When Sevastopol was shown in the studio, we heard an 88-year-old veteran say that “OUN-UPA members were politically ignorant.” I wonder where he learned about the level of Ukrainian insurgents’ political competence. Then a group of professional criers chanted with a voice well trained at all anti-Ukrainian rallies: “Russia! Russia!” Why did they not chant “Party of Regions! Party of Regions!”? Black ingratitude! Naturally, there were also other people in Sevastopol. But no one wants to see them.
Meanwhile, Yevgeny Kiseliov’s Inter channel program showed the “great” Nikita Mikhalkov on a TV bridge from Moscow, who began to lecture “dull-witted Little Russians” about good and bad. The tide of his empty rhetoric was stemmed by Andrii Ilienko from the all-Ukrainian association Freedom, who said – with enviable bluntness and convincing arguments – that the latest “pearls” of Soviet and post-Soviet historiography were “the empire’s last myth.” As Mr. Mikhalkov displayed “paucity of philosophy” in his arguments, he called Mr. Ilienko a “fool” without further ado. Indeed, why should one stand on ceremony with these “Little Russians?” True Muscovite civility, isn’t it?

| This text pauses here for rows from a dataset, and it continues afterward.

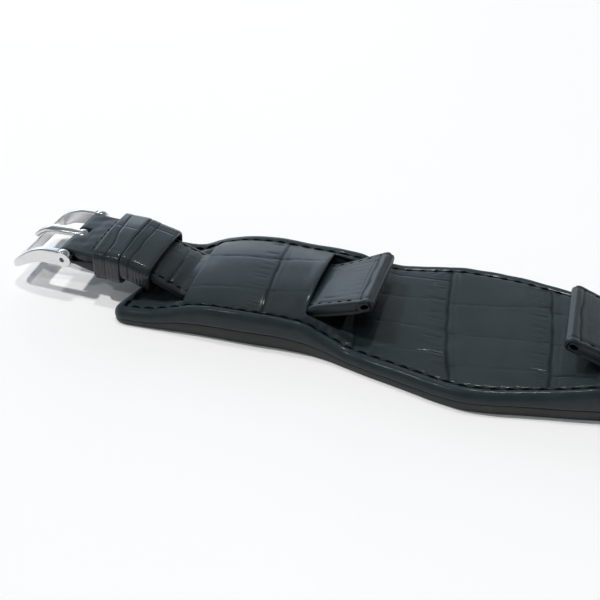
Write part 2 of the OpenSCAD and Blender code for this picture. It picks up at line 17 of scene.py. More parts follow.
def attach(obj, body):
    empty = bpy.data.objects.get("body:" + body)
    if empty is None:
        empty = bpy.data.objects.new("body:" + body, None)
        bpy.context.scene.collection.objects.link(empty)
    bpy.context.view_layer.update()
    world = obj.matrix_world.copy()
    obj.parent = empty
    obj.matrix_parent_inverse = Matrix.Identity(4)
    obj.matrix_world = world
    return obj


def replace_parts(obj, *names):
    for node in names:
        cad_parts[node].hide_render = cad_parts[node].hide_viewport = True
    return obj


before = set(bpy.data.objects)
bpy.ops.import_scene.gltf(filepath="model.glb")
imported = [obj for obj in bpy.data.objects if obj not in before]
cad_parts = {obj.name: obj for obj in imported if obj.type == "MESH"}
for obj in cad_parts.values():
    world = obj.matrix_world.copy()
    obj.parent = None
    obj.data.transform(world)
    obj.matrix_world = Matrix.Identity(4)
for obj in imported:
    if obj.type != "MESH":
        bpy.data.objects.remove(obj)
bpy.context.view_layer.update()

bl_info = {
    "name": "Leather Cuff Watch Strap",
    "version": (1, 0, 0),
    "blender": (4, 5, 0),
    "location": "3D View > Sidebar > Cuff Strap",
    "description": "Builds the leather, thread and steel of a cuff watch strap",
    "category": "Add Mesh",
}

MM = 0.001

# ---- Sizes of the pad, against the place along the strap ----

# Half the pad's length, the radius of its corners and the depth of the hollow in its ends
HALF_LENGTH, CORNER_R, END_HOLLOW = 76.5, 2.8, 1.1
HALF_WIDTH = [
    (0, 20.7), (5, 20.16), (10, 19.1), (15, 18.03), (20, 17.05), (25, 15.87), (30, 14.74), (35, 14.24),
    (40, 14.33), (45, 14.71), (50, 14.98), (55, 15.14), (60, 15.41), (65, 15.91), (70, 16.4), (76.5, 16.8),
]
# How far the far edge lies outside the near edge's mirror image
FAR_BEND = [
    (-76.5, -2.6), (-70, -2.1), (-67, -1.4), (-64.5, -0.5), (-61, 0), (-30, 0.3), (-20, 0.1), (-8, 0.35),
    (0, 0.1), (10, 0.5), (18, 0.6), (30, 0.2), (50, 0), (76.5, 0),
]
# The far edge rolls over more tightly than the near one: insets there against the near ones
FAR_ROLL = [(0, 0.25, 1.75, 2.35, 3), (0, 0.15, 0.6, 2.15, 3)]
# Height of the stitch line along the near and the far edge
NEAR_LEVEL = [
    (-76.5, 3.3), (-69, 4), (-64, 5.2), (-59, 6.6), (-53, 7.2), (-47, 7.3), (-42, 7.2), (-36, 6.9),
    (-30, 5.1), (-24.5, 3.9), (-19, 4), (-8, 4.2), (2, 4.6), (6.5, 4.8), (15.8, 5.6), (25, 6.9), (36, 7.3),
    (47, 7.3), (55, 6.9), (60, 6.2), (66, 4.9), (76.5, 3.3),
]
FAR_LEVEL = [
    (-76.5, 2), (-70, 2.1), (-68, 2.3), (-66.5, 2.8), (-64.5, 3.7), (-61, 5.1), (-57, 6.5), (-51.5, 7.5),
    (-47, 7.9), (-42, 8), (-35, 8.2), (-30, 7.6), (-26, 6.1), (-19, 4.7), (-8, 4.9), (0, 4.6), (10, 5),
    (20, 5.1), (26, 5.8), (34, 7), (47, 7.2), (55, 6.6), (62, 5), (69, 3.9), (76.5, 3.2),
]
# Height of the lining's painted edge
LINING_EDGE = [
    (-76.5, 1.2), (-69, 1.5), (-62, 2.6), (-52, 3.1), (-40, 3.2), (-32, 2.6), (-23, 1.7), (-12, 1.7),
    (0, 2.1), (10, 2.4), (25, 2.4), (40, 3), (55, 2.9), (66, 1.8), (76.5, 1.2),
]
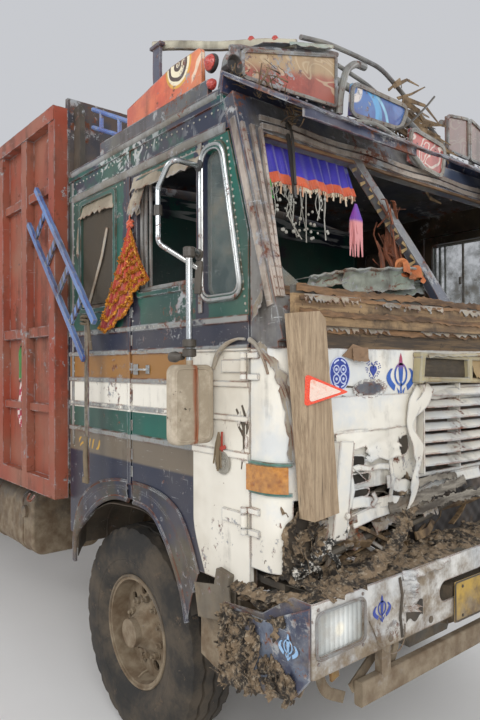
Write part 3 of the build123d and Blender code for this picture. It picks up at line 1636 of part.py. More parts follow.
# Steps below the cab's front corners
step_rear_y = front_axle_y - 720
with BuildPart() as cab_steps:
    for side in (-1, 1):
        with BuildSketch(along(side * (cab_half_width - 10))):
            with BuildLine():
                Polyline(
                    (bumper_end_y + 6, 640),
                    (step_rear_y, 700),
                    (step_rear_y, 940),
                    (bumper_end_y + 6, 980),
                    close=True,
                )
            make_face()
        extrude(amount=-side * 12)
        with BuildSketch(along(side * (cab_half_width - 10))):
            with Locations(((bumper_end_y + 6 + step_rear_y) / 2, 712)):
                Rectangle(step_rear_y - bumper_end_y - 10, 26)
        extrude(amount=-side * 240)
        with Locations((side * (rail_outer_x + 255), (bumper_end_y + step_rear_y) / 2, 812)):
            Box(510, 60, 36)
        with Locations((side * (cab_half_width - 240), (bumper_end_y + step_rear_y) / 2, 760)):
            Box(20, 60, 120)
cab_steps.part.label = "cab_steps"
export_step(cab_steps.part, "parts/cab_steps.step")


# Cargo floor: two timber runners on the rails, cross bearers and the deck
deck_front_y = cargo_front_y
deck_length = cargo_rear_y - cargo_front_y
bearer_count = 12
inner_half = cargo_half_width - cargo_wall - seat_gap
headboard_posts = (-1050, -525, 0, 525, 1050)
with BuildPart() as cargo_floor:
    for side in (-1, 1):
        with BuildSketch(across(deck_front_y + 20)):
            with Locations((side * rail_x, rail_top_z + runner_height / 2)):
                Rectangle(rail_width, runner_height)
        extrude(amount=-(deck_length - 110))
    for bearer in range(bearer_count):
        bearer_y = deck_front_y + 90 + bearer * (deck_length - 180) / (bearer_count - 1)
        with Locations((0, bearer_y, rail_top_z + runner_height + bearer_height / 2)):
            Box(2 * (cargo_half_width - cargo_wall - seat_gap), 70, bearer_height)
    with BuildSketch(level(cargo_floor_z)):
        with Locations((0, deck_front_y + deck_length / 2)):
            Rectangle(2 * inner_half, deck_length)
        with Locations((0, deck_front_y + cargo_wall / 2)):
            Rectangle(2 * inner_half, cargo_wall + 2 * seat_gap, mode=Mode.SUBTRACT)
        with Locations(*((post_x, deck_front_y + cargo_wall + 25) for post_x in headboard_posts)):
            Rectangle(70 + 2 * seat_gap, 50 + 2 * seat_gap, mode=Mode.SUBTRACT)
        with Locations(
            (-inner_half + 45, cargo_rear_y - 65),
            (inner_half - 45, cargo_rear_y - 65),
        ):
            Rectangle(90 + 2 * seat_gap, 90 + 2 * seat_gap, mode=Mode.SUBTRACT)
    extrude(amount=cargo_deck_thickness)
cargo_floor.part.label = "cargo_floor"
export_step(cargo_floor.part, "parts/cargo_floor.step")


# Cargo sides: boarded wall with box posts outside, rails at four levels and a top rail
side_rail_table = (
    # height of the middle, height, how far it stands out of the wall
    (cargo_bottom_z + 50, 100, cargo_post_depth),
    (1612, 46, 30),
    (2052, 58, 36),
    (2855, 50, 30),
    (cargo_top_z - 40, 80, cargo_post_depth + 6),
)
post_count = int((deck_length - cargo_post_width) // cargo_post_spacing) + 1
with BuildPart() as cargo_sides:
    for side in (-1, 1):
        with BuildSketch(along(side * cargo_half_width)):
            with Locations((deck_front_y + deck_length / 2, (cargo_bottom_z + cargo_top_z) / 2)):
                Rectangle(deck_length, cargo_top_z - cargo_bottom_z)
        extrude(amount=-side * cargo_wall)
        with BuildSketch(along(side * cargo_half_width)):
            for post in range(post_count):
                post_y = deck_front_y + cargo_post_width / 2 + post * cargo_post_spacing
                with Locations((post_y, (cargo_bottom_z + cargo_top_z) / 2)):
                    Rectangle(cargo_post_width, cargo_top_z - cargo_bottom_z)
        extrude(amount=side * cargo_post_depth)
        for rail_z, high, proud in side_rail_table:
            with BuildSketch(along(side * cargo_half_width)):
                with Locations((deck_front_y + deck_length / 2, rail_z)):
                    Rectangle(deck_length, high)
            extrude(amount=side * proud)
cargo_sides.part.label = "cargo_sides"
export_step(cargo_sides.part, "parts/cargo_sides.step")


# Headboard across the front of the cargo body, with upright posts on its inner face
with BuildPart() as headboard:
    with BuildSketch(across(cargo_front_y)):
        with Locations((0, (cargo_floor_z + cargo_top_z + 60) / 2)):
            Rectangle(2 * inner_half, cargo_top_z + 60 - cargo_floor_z)
    extrude(amount=-cargo_wall)
    with BuildSketch(across(cargo_front_y + cargo_wall)):
        for post_x in headboard_posts:
            with Locations((post_x, (cargo_floor_z + cargo_top_z) / 2)):
                Rectangle(70, cargo_top_z - cargo_floor_z)
    extrude(amount=-50)
headboard.part.label = "headboard"
export_step(headboard.part, "parts/headboard.step")


# Rear frame: corner posts and a top beam across the open tail
with BuildPart() as rear_frame:
    with BuildSketch(across(cargo_rear_y - 110)):
        with Locations((0, cargo_top_z - 75)):
            Rectangle(2 * inner_half, 150)
        with Locations(
            (-inner_half + 45, (cargo_floor_z + cargo_top_z) / 2),
            (inner_half - 45, (cargo_floor_z + cargo_top_z) / 2),
        ):
            Rectangle(90, cargo_top_z - cargo_floor_z)
    extrude(amount=-90)
rear_frame.part.label = "rear_frame"
export_step(rear_frame.part, "parts/rear_frame.step")


# Tailgate: boarded panel with ribs, hinged at its lower edge behind the floor
tailgate_bottom_z = cargo_floor_z - 20
tailgate_front_y = cargo_rear_y + 6
tailgate_hinge_y = tailgate_front_y + tailgate_wall / 2
tailgate_hinge_z = tailgate_bottom_z + 10
hinge_pin_radius = 12
tailgate_half = 1150
tail_hinge_x = (-800, 0, 800)
with BuildPart() as tailgate:
    with BuildSketch(across(tailgate_front_y)):
        with Locations((0, tailgate_bottom_z + 50 + tailgate_height / 2)):
            Rectangle(2 * tailgate_half, tailgate_height)
    extrude(amount=-tailgate_wall * 0.6)
    with BuildSketch(across(tailgate_front_y + tailgate_wall * 0.6)):
        for rib_x in (-tailgate_half + 30, -600, 0, 600, tailgate_half - 30):
            with Locations((rib_x, tailgate_bottom_z + 50 + tailgate_height / 2)):
                Rectangle(60, tailgate_height)
        for rib_z in (80, tailgate_height - 30):
            with Locations((0, tailgate_bottom_z + 50 + rib_z)):
                Rectangle(2 * tailgate_half, 60)
    extrude(amount=-tailgate_wall * 0.4)
    for hinge_x in tail_hinge_x:
        with BuildSketch(along(hinge_x - 40)):
            with Locations((tailgate_hinge_y, tailgate_hinge_z)):
                Circle(hinge_pin_radius + 10)
            with Locations((tailgate_hinge_y, tailgate_hinge_z + 32)):
                Rectangle(20, 64)
        extrude(amount=80)
        with BuildSketch(along(hinge_x - 40)):
            with Locations((tailgate_hinge_y, tailgate_hinge_z)):
                Circle(hinge_pin_radius + pin_gap)
        extrude(amount=80, mode=Mode.SUBTRACT)
tailgate.part.label = "tailgate"
export_step(tailgate.part, "parts/tailgate.step")

# Tail: beam under the deck with the tailgate's hinge brackets and pins, and the rear
# bumper bar on two drop arms below the rails
with BuildPart() as tail_frame:
    with Locations((0, cargo_rear_y - 40, rail_top_z + runner_height / 2)):
        Box(2 * tailgate_half, 80, runner_height)
    for hinge_x in tail_hinge_x:
        for end in (-1, 1):
            with BuildSketch(along(hinge_x + end * 46)):
                with BuildLine():
                    Polyline(
                        (cargo_rear_y, rail_top_z + 20),
                        (cargo_rear_y, rail_top_z + 78),
                        (tailgate_hinge_y - 24, tailgate_hinge_z + 22),
                        (tailgate_hinge_y + 24, tailgate_hinge_z + 22),
                        (tailgate_hinge_y + 24, tailgate_hinge_z - 24),
                        (cargo_rear_y + 30, rail_top_z + 20),
                        close=True,
                    )
                make_face()
            extrude(amount=end * 14)
        with BuildSketch(along(hinge_x - 60)):
            with Locations((tailgate_hinge_y, tailgate_hinge_z)):
                Circle(hinge_pin_radius)
        extrude(amount=120)
    with Locations((0, rail_rear_y - 60, 560)):
        Box(2200, 100, 110)
    for side in (-1, 1):
        with Locations((side * rail_x, rail_rear_y - 60, (610 + rail_bottom_z) / 2)):
            Box(rail_width, 80, rail_bottom_z - 610)
tail_frame.part.label = "tail_frame"
export_step(tail_frame.part, "parts/tail_frame.step")


# Rear mudguards: arched sheets over the twin wheels, on arms from the rails
guard_radius = tyre_radius + 45
guard_arm_z = 880
guard_arm_reach = sqrt(guard_radius**2 - (guard_arm_z - wheel_centre_z) ** 2)
with BuildPart() as mudguards:
    for side in (-1, 1):
        with BuildSketch(along(side * 562)):
            with Locations((rear_axle_y, wheel_centre_z)):
                Circle(guard_radius)
                Circle(guard_radius - 6, mode=Mode.SUBTRACT)
                with Locations((0, -300)):
                    Rectangle(3 * guard_radius, 900, mode=Mode.SUBTRACT)
        extrude(amount=side * 600)
        for end in (-1, 1):
            with Locations((side * (rail_outer_x + 60), rear_axle_y + end * guard_arm_reach, guard_arm_z)):
                Box(120, 30, 30)
mudguards.part.label = "mudguards"
export_step(mudguards.part, "parts/mudguards.step")


# Ladder that hangs loose against the cab and cargo body, with its strap
ladder_x = -cargo_half_width - cargo_post_depth - seat_gap
ladder_top = (front_axle_y + 750, 2872)
ladder_bottom = (front_axle_y + 18, 2064)
ladder_spacing = 205
rung_count = 4
ladder_rail = (30, 22)
strap_y = front_axle_y + 120
strap_width = 42
ladder_run = hypot(ladder_top[0] - ladder_bottom[0], ladder_top[1] - ladder_bottom[1])
ladder_plane = Plane(
    (ladder_x, ladder_bottom[0], ladder_bottom[1]),
    x_dir=(0, ladder_top[0] - ladder_bottom[0], ladder_top[1] - ladder_bottom[1]),
    z_dir=(-1, 0, 0),
)
with BuildPart() as ladder:
    with BuildSketch(ladder_plane):
        with Locations((ladder_run / 2, 0), (ladder_run / 2 - 60, ladder_spacing)):
            Rectangle(ladder_run, ladder_rail[0])
    extrude(amount=ladder_rail[1])
    with BuildSketch(ladder_plane.offset(5)):
        for rung in range(rung_count):
            with Locations((190 + rung * 232, ladder_spacing / 2)):
                Rectangle(38, ladder_spacing)
    extrude(amount=12)
    with BuildSketch(along(ladder_x)):
        with Locations((strap_y, (1270 + 2100) / 2)):
            Rectangle(strap_width, 2100 - 1270)
    extrude(amount=-6)
ladder.part.label = "ladder"
export_step(ladder.part, "parts/ladder.step")


# Cloth pelmet inside the windscreen head and the cloth that hangs at the side window
with BuildPart() as valance:
    with BuildSketch(screen_plane.offset(-screen_depth - seat_gap)):
        with BuildLine():
            Polyline(
                (-1085, up_screen(screen_head_z + 30)),
                (-1128, up_screen(2545)),
                (-545, up_screen(2590)),
                (-520, up_screen(screen_head_z + 30)),
                close=True,
            )
        make_face()
    extrude(amount=-14)
valance.part.label = "valance"
export_step(valance.part, "parts/valance.step")

with BuildPart() as side_cloth:
    with BuildSketch(along(-cab_half_width - window_frame_depth - seat_gap)):
        with BuildLine():
            Polyline(
                (front_axle_y - 206, 2510),
                (front_axle_y - 60, 2320),
                (front_axle_y + 20, 2195),
                (front_axle_y + 90, 2040),
                (front_axle_y + 30, 2008),
                (front_axle_y - 205, 2105),
                (front_axle_y - 250, 2190),
                (front_axle_y - 395, 2228),
                (front_axle_y - 305, 2368),
                close=True,
            )
        make_face()
    extrude(amount=-22)
side_cloth.part.label = "side_cloth"
export_step(side_cloth.part, "parts/side_cloth.step")
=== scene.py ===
import bpy
import bmesh
import math
import random
from mathutils import Matrix, Vector, noise


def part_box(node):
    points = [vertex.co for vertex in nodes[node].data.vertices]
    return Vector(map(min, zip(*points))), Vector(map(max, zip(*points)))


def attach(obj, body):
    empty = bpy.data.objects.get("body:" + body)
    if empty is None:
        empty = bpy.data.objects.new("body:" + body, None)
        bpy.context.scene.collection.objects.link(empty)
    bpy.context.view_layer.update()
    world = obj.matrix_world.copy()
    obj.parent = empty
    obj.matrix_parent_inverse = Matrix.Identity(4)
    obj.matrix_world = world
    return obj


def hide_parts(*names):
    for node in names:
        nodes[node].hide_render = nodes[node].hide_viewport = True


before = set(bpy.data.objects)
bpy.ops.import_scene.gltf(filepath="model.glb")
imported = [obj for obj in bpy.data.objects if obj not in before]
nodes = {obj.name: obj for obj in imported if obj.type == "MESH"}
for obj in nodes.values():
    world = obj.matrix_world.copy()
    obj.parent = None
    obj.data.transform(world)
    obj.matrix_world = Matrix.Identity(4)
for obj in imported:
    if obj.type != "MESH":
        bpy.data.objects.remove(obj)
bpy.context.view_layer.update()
noise.seed_set(7)      # noise_vector gives the same each run only with a seed
axleY = -3.05      # front axle, the photograph's measures are counted from it
wheelBase, hubZ = 5.0, 0.52      # from the front axle to the rear one, and how high both stand
cabHalf = 1.2      # half the cab's width
print("frame loaded", len(nodes), "nodes")

# Camera at the place that the fitted lines of the cab give; focal counts the photograph's pixels
camera = {"at": (-2.657, -5.791, 1.851), "yaw": 39.668, "pitch": 0.508, "roll": -0.262,
          "focal": 619.07, "sensor": 24, "tall": 720, "far": 300}


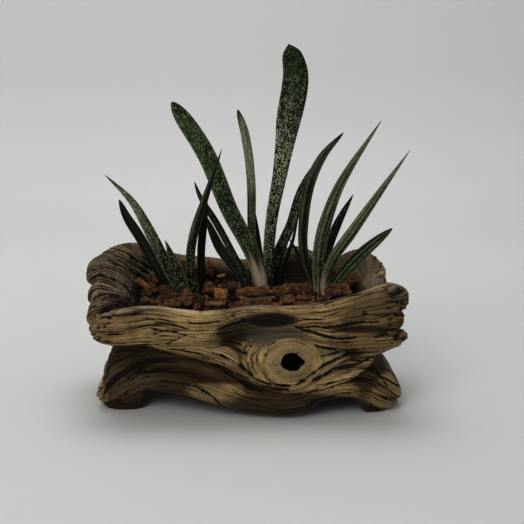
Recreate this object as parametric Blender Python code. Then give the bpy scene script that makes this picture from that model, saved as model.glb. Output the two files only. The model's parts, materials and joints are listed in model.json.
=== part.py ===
"""Potted gasteria: three small strap-leaved plants in a cast planter shaped like driftwood.

Blender 4.5, metres, +Z up. The origin is on the ground below the middle of the whole
object. The front of the planter, with the knot, faces -Y. Lengths below are written in
millimetres and are turned into metres where a vertex is placed.
"""

import math
import random

import bmesh
import bpy
from mathutils import Matrix, Vector
from mathutils.bvhtree import BVHTree

MM = 0.001
GAP = 0.35

# Moves the whole object so that its bounding box is centred over the origin.
CENTRE_SHIFT = Vector((3.4, 1.3, 0.0))

# Planter, driving dimensions
POT_HALF_LENGTH = 88.0
POT_HALF_DEPTH = 52.0
POT_CORNER = 24.0
POT_COLUMNS = 96
POT_ROWS = 27
FLOOR_TOP = 22.0
UNDERSIDE = 14.0
UNDERSIDE_RISE = 1.2
CAVITY_WAIST = 38.0
CAVITY_MOUTH = 57.0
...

There are other things in store for “Little Russia.” Watching all these political shows causes a sensation that somebody is deliberately splitting this country, implementing a project similar to PISUAR [South-Eastern Ukrainian Autonomous Republic. – Ed.]. The MP Boldyrev called for regionalism and federalism in Ukraine. Maybe, the current government is also going to play this dirty trick on Ukraine, by fomenting dissent and whipping up passions. A major role in this has been assigned to Moscow television guest stars. What the current government has begun to carry out especially actively is the Moscow plan of “two Ukraines” and “two peoples in Ukraine.” Mr. Kiseliov, too, could not help making his contribution by asking “simple-heartedly”: “How can Bandera and Stalin monuments stand side by side in the same country?” How? And how can rapacious oligarchic capitalism in Russia stand side by side with the Lenin mausoleum from the top of which wealthy governmental officials inspect the Victory Parade? How can monuments to Kirov, Budionny, Voroshylov, Frunze, and others get on with the solemn reburial of General Denikin in Moscow? And how can the red flag of the Russian Army stand side by side with the imperial White Army tricolor under which, incidentally, General Vlasov’s “Russian Liberation Army” fought? How can the city of Petersburg get on with Leningrad oblast and the city of Yekaterinburg with Sverdlovsk oblast? How can Chekists get along with White Army men? But they do, and no one says that this will cause Russia to break up. According to some well-known Moscow institutions, it is Ukraine that is going to break up. They are not only thinking so but are also actively putting their ideas into practice – with the help of the current government in Ukraine which no one will dare call Ukrainian and with the help of the people who persistently position themselves as “democrats” and “advocates of the freedom of expression.”